Material provided »
# # # # # # #

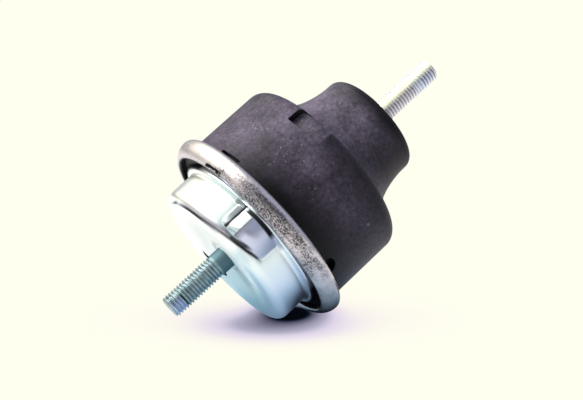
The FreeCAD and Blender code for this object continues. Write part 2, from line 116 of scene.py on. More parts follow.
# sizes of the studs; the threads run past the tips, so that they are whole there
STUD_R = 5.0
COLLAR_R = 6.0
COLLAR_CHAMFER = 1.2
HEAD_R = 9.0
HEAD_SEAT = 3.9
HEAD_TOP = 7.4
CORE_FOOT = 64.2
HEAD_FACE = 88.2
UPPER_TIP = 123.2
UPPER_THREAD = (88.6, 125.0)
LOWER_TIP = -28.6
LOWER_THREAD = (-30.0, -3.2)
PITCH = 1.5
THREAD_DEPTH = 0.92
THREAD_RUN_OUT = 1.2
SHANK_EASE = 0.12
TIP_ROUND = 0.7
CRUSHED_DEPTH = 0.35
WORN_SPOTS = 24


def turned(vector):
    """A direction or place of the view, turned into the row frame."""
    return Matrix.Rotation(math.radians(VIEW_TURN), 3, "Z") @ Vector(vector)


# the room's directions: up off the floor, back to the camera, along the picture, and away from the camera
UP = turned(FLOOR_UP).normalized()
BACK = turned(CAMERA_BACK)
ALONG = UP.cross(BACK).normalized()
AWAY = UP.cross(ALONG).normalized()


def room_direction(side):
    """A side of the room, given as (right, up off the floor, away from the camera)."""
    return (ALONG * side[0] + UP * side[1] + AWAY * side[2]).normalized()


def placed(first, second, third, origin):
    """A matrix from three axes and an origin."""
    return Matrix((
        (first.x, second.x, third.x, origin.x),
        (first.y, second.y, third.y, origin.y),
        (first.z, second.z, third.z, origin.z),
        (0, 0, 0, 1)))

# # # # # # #

Exercise directions »
Print the listing above from its first line through the line with "AWAY = UP.cross(ALONG).normalized()", and stop there.

Solution to this problem »
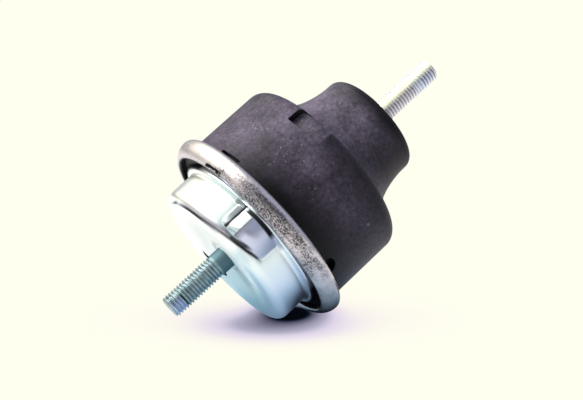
The FreeCAD and Blender code for this object continues. Write part 2, from line 116 of scene.py on. More parts follow.
# sizes of the studs; the threads run past the tips, so that they are whole there
STUD_R = 5.0
COLLAR_R = 6.0
COLLAR_CHAMFER = 1.2
HEAD_R = 9.0
HEAD_SEAT = 3.9
HEAD_TOP = 7.4
CORE_FOOT = 64.2
HEAD_FACE = 88.2
UPPER_TIP = 123.2
UPPER_THREAD = (88.6, 125.0)
LOWER_TIP = -28.6
LOWER_THREAD = (-30.0, -3.2)
PITCH = 1.5
THREAD_DEPTH = 0.92
THREAD_RUN_OUT = 1.2
SHANK_EASE = 0.12
TIP_ROUND = 0.7
CRUSHED_DEPTH = 0.35
WORN_SPOTS = 24


def turned(vector):
    """A direction or place of the view, turned into the row frame."""
    return Matrix.Rotation(math.radians(VIEW_TURN), 3, "Z") @ Vector(vector)


# the room's directions: up off the floor, back to the camera, along the picture, and away from the camera
UP = turned(FLOOR_UP).normalized()
BACK = turned(CAMERA_BACK)
ALONG = UP.cross(BACK).normalized()
AWAY = UP.cross(ALONG).normalized()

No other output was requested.